ON A TUESDAY AFTERNOON IN MARCH, HOLLY Harris slid onto a long wooden bench inside a downtown Las Vegas courtroom. Cradling a colorful stack of papers, she braced for what seemed inevitable.
A hearing officer would soon decide whether to evict the 31-year-old and her four children from their apartment. Outside, in the family's silver minivan, her mother watched two of her babies as Harris flipped through the pages of eviction notices, maintenance requests and paystubs documenting the most recent months of her tenancy.
Things had started falling apart in October, when, overwhelmed by anxiety and depression, Harris found simple tasks, like combing her hair, to be insurmountable. Feeling broken, she took three months of unpaid leave from her job as a cardiovascular technician. But it wasn't until December that the local housing authority increased her monthly rental assistance to cover the loss of income, and Harris soon found an eviction notice taped to her door, demanding the $458 she missed in November.
Even after returning to work that January, Harris was unable to come up with what she owed. Cashstrapped after paying for groceries and other bills, particularly as inflation drove up the cost of almost everything, she instead spent the following months researching eviction laws and preparing for the worst. "I feel like the system is failing me right now," she tells Newsweek.

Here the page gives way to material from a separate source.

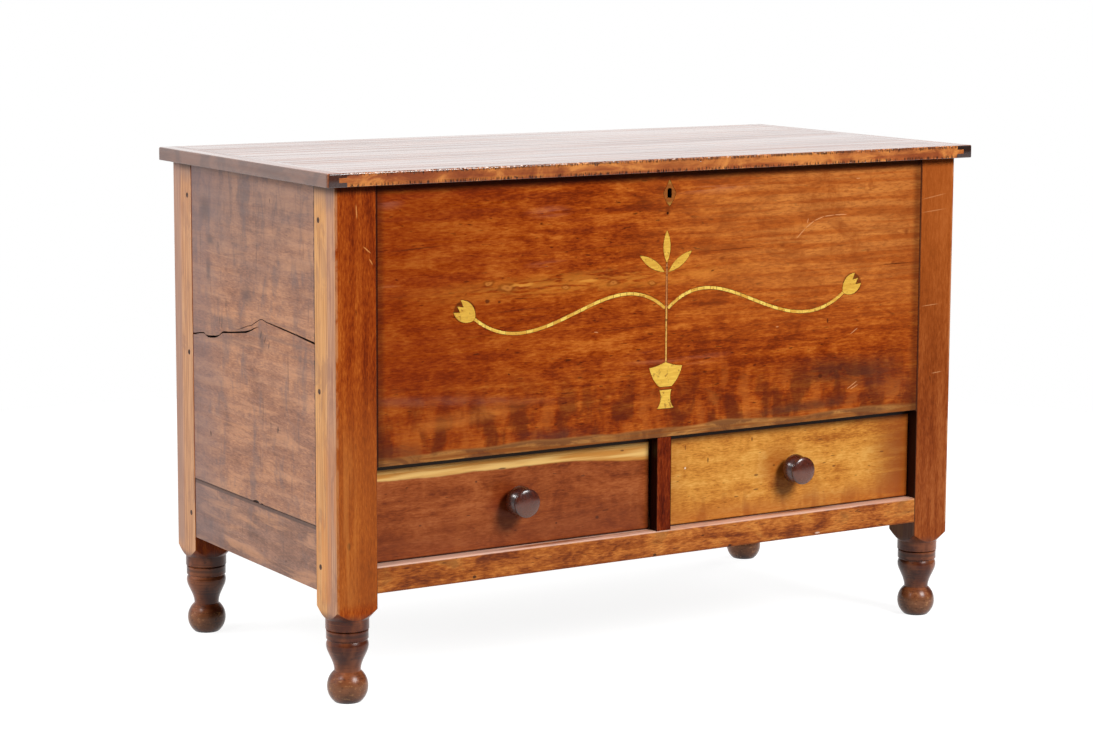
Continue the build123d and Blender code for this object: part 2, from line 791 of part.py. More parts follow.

Following two years of temporary bans and rental assistance programs prompted by the COVID-19 pandemic, evictions skyrocketed across the United States in 2022. Court filings rose by double- or triple-digit percentages in 32 metro areas tracked by Eviction Lab, a research group at Princeton University. Overall, 14 cities saw more filings than would have been normal before the pandemic, with Las Vegas leading the pack.